While others have explained the part about the material moving nicely, one key point is that Audible noise requires movement in the human audible range. Typically that means 20 Hz to 20 kHz, but can be slightly lower or higher, as well as accounting for age/hearing loss. Anything oscillating above or below that range (Infrasonic or Ultrasonic) will not normally be heard. As luck would have it though, that range is the typical used in many circuits, from DC/DC choppers, transformers, EL Panel Inverters, PWM for Light Circuits, so its often a byproduct.
There's been a lot of theory here. In practice, usually loose wires of inductors are involved. Tapping around on the coils (not!!!! with anything magnetic like a screw driver: trying that on coils in CRT flyback circuitry is something you don't do more than once) may help locating the culprit, and suitable warm glue or nail polish may help getting it under control.

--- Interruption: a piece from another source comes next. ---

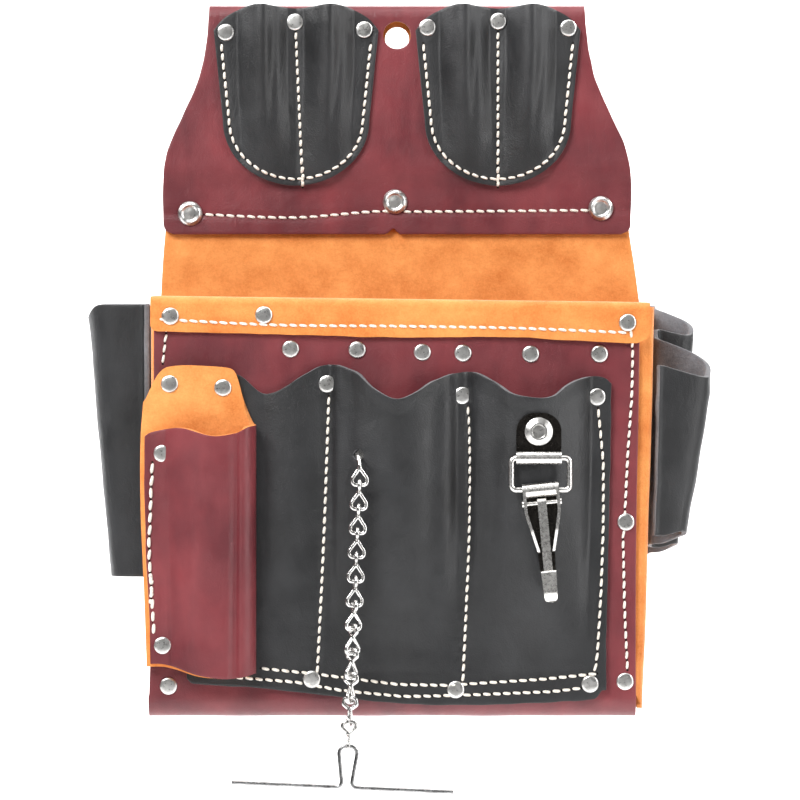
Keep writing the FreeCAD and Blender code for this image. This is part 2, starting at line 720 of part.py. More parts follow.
def clip_ring():
    """Make the rectangular ring of round wire."""
    half = ring_half_width
    points = [V(clip_centre, clip_plane, ring_top), V(clip_centre + half, clip_plane, ring_top),
              V(clip_centre + half, clip_plane, ring_bottom), V(clip_centre - half, clip_plane, ring_bottom),
              V(clip_centre - half, clip_plane, ring_top)]
    return round_bar(points, [0, 2.5, 2.5, 2.5, 2.5], ring_wire, closed=True)




def place_snap(shape):
    """Move a piece of the snap from the ring's lower bar's own frame to its place."""
    shape.rotate(V(0, 0, 0), V(0, 1, 0), snap_lean)
    shape.translate(V(clip_centre, clip_plane, ring_bottom))
    return shape


def snap_outline(inset, top, bottom):
    """Make the snap's tapering silhouette, drawn in by inset."""
    half, waist = snap_body_half - inset, snap_waist_half - inset
    shoulder = -11
    right = [(half, top), (half, shoulder), (waist, bottom)]
    left = [(-x, z) for x, z in reversed(right)]
    return outline_xz(right + left, [0, 12, 0, 0, 12, 0])


def snap_frame():
    """Make the snap's body: a barrel on the ring, a tapering tray with two long rails, and a hook."""
    half, back = snap_body_half, snap_shell
    barrel = cylinder((-half, 0, 0), (1, 0, 0), snap_shell, 2 * half)
    tray = slab(snap_outline(0, 0, snap_waist), -snap_rail_front, back)
    hollow = snap_outline(snap_sheet, 1, snap_waist - 1)
    tray = tray.cut(slab(hollow, -snap_rail_front - 1, back - snap_sheet))
    sides = prism_yz([(back, 0), (back, snap_waist), (-1.2, snap_waist), (-snap_rail_front, -20),
                      (-snap_rail_front, 0)], [0, 0, 1.5, 8, 0], -half, half)
    body = barrel.fuse(tray.common(sides))
    body = body.cut(cylinder((-half - 1, 0, 0), (1, 0, 0), snap_eye, 2 * half + 2))
    y, z = snap_pin_place
    body = body.cut(cylinder((-half - 1, y, z), (1, 0, 0), snap_pin_hole, 2 * half + 2))
    thick, lip, root, mouth = 2.4, snap_lip, snap_waist + 3, snap_waist - 9
    path = [(back, root), (back, snap_tip), (lip, snap_tip), (lip, mouth), (lip + thick, mouth),
            (lip + thick, snap_tip + thick), (back - thick, snap_tip + thick), (back - thick, root)]
    hook = prism_yz(path, [0, 5.5, 5.5, 1.1, 1.1, 3.1, 3.1, 0], -snap_waist_half, snap_waist_half)
    nose = outline_xz([(-snap_waist_half, snap_waist + 4), (snap_waist_half, snap_waist + 4),
                       (snap_waist_half, snap_waist), (snap_hook_half, snap_tip), (-snap_hook_half, snap_tip),
                       (-snap_waist_half, snap_waist)], [0, 0, 0, 3.0, 3.0, 0])
    return place_snap(body.fuse(hook.common(slab(nose, -12, back + 1))).removeSplitter())


def snap_lever():
    """Make the press lever: a rib on the pin whose lower end closes the hook's mouth."""
    y, z = snap_pin_place
    hub = cylinder((-lever_half, y, z), (1, 0, 0), 2.3, 2 * lever_half)
    arm = prism_yz([(y - 2.3, z), (y + 1.2, z), (y - 1.2, snap_waist), (-2.9, snap_waist - 12.4),
                    (-4.7, snap_waist - 12.4), (y - 3.4, snap_waist)], [0, 0, 4, 0.6, 0.6, 4],
                   -lever_half, lever_half)
    lever = hub.fuse(arm)
    lever = lever.cut(cylinder((-lever_half - 1, y, z), (1, 0, 0), snap_pin_hole, 2 * lever_half + 2))
    return place_snap(lever.removeSplitter())


def snap_pin():
    """Make the pin that the lever turns on, headed outside both cheeks."""
    y, z = snap_pin_place
    half = snap_body_half
    pin = cylinder((-half - 0.8, y, z), (1, 0, 0), 1.0, 2 * half + 1.6)
    for side in (-1, 1):
        pin = pin.fuse(cylinder((side * half, y, z), (side, 0, 0), 1.6, 0.8))
    return place_snap(pin.removeSplitter())


def snap_spring():
    """Make the leaf spring under the lever, fixed to the back plate."""
    face = snap_shell - snap_sheet
    high, low, half = -14.0, -23.0, 1.6
    outline = [(face, high), (face, low), (face - 0.5, low), (face - 0.9, -18.0), (face - 0.5, high)]
    leaf = prism_yz(outline, [0, 0, 0, 8, 0], -half, half)
    return place_snap(leaf)


# ---------------------------------------------------------------- the whole pouch

def leather_pieces():
    """Make every leather piece, with its rivet holes."""
    pieces = {
        "tunnel_panel": tunnel_panel(),
        "body_panel": body_panel(),
        "left_gusset": gusset(-1, left_wall),
        "right_gusset": gusset(1, right_wall),
        "mouth_binding": mouth_binding(),
        "inner_loop_strip": inner_loop_strip(),
        "front_pocket": front_pocket(),
        "left_top_pocket": top_pocket(-top_pocket_centre, tunnel_face),
        "right_top_pocket": top_pocket(top_pocket_centre, tunnel_face),
        "tool_sheath": tool_sheath(),
        "left_holder": left_holder(),
        "right_holder": right_holder(),
    }
    holes = shaft_holes()
    for name in pieces:
        pieces[name] = pieces[name].cut(holes)
    for name in ("right_gusset", "right_holder"):
        pieces[name] = pieces[name].cut(wall_holes())
    x, z = clip_rivet_place
    clip_hole = cylinder((x, clip_plane, z), (0, 1, 0), clip_rivet_shaft + shaft_clearance, 12)
    pieces["front_pocket"] = pieces["front_pocket"].cut(clip_hole)
    return pieces


def rivet_groups():
    """Make the groups of rivets, one node for each place on the pouch."""
    return {
        "tunnel_rivets": rivet_group(tunnel_rivet_places, big_head),
        "top_pocket_rivets": rivet_group(top_pocket_rivet_places, small_head),
        "mouth_rivets": rivet_group(mouth_rivet_places, small_head),
        "strip_rivets": rivet_group(strip_rivet_places, small_head),
        "front_pocket_rivets": rivet_group(front_pocket_rivet_places, small_head),
        "sheath_rivets": rivet_group(sheath_rivet_places, small_head),
        "side_seam_rivets": rivet_group(side_rivet_places, small_head),
        "holder_rivets": holder_rivets(),
    }


def hardware():
    """Make the clip, the chain and the tape bar."""
    pieces = {
        "clip_plate": clip_plate(),
        "clip_rivet": clip_rivet(),
        "clip_ring": clip_ring(),
        "snap_frame": snap_frame(),
        "snap_lever": snap_lever(),
        "snap_pin": snap_pin(),
        "snap_spring": snap_spring(),
        "chain_anchor": chain_anchor(),
        "chain_washer": chain_washer(),
        "tape_bar": tape_bar(),
    }
    pieces.update(chain_links())
    return pieces


def main():
    """Build every sub-part and write it out."""
    os.makedirs("parts", exist_ok=True)
    for group in (leather_pieces(), rivet_groups(), hardware()):
        for name, shape in group.items():
            save(name, shape)


main()
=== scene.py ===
"""Looks of the leather electrician's tool pouch: leather, thread, rivets, chain and clip.

Sizes are in millimetres in the pouch's own frame and become metres where a mesh is made. The
origin is the centre of the hang hole, +Z is up and the front faces -Y.
"""
import logging
import math
from collections.abc import Callable
from dataclasses import dataclass, field
from enum import Enum

import bmesh
import bpy
from mathutils import Matrix, Vector, noise


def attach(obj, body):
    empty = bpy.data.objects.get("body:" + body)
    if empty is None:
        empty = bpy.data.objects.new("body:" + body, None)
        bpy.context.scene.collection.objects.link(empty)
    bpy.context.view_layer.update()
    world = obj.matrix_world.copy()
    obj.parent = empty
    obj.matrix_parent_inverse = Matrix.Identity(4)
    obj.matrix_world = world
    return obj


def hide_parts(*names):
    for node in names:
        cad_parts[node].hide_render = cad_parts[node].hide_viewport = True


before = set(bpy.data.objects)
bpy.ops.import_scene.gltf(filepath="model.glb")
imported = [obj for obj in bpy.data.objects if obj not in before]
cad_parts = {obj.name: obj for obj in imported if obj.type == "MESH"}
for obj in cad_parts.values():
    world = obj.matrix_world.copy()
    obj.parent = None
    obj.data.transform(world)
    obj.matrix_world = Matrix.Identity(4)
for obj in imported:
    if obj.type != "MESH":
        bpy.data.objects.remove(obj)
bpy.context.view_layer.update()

log = logging.getLogger("pouch")
MM = 0.001
Surface = Callable[[float, float], Vector]
Depth = Callable[[float, float], float]
Colour = tuple[float, float, float]
FRONT = Vector((0, -1, 0))
PANEL_THICKNESS = 3.2
POCKET_THICKNESS = 2.8
TOP_POCKET_THICKNESS = 2.4
GUSSET_THICKNESS = 2.6
BINDING_THICKNESS = 2.5
STRIP_THICKNESS = 2.0


# ---------------------------------------------------------------- small sums

def blend_between(low: float, high: float, share: float) -> float:
    """Return the value a share of the way from low to high."""
    return low + (high - low) * share


def smooth_step(low: float, high: float, value: float) -> float:
    """Return 0 below low, 1 above high and an S curve between them."""
    share = min(1.0, max(0.0, (value - low) / (high - low)))
    return share * share * (3 - 2 * share)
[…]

From my experience, most of the time a transformer makes noise, is due to a loose lamination or a loose mounting. A mechanical chopper makes noise because the reed that "chops" the current moves/vibrates. Obviously anything that moves, makes a sound. A transformer usually produces a 60 Hz hum, while a chopper depends on the frequency for which it was designed (typically 400 Hz).
I don't believe that the material is microscopically expanding and contracting, but if it were, the frequency would be so high it would be inaudible. In addition, it might not be loud enough.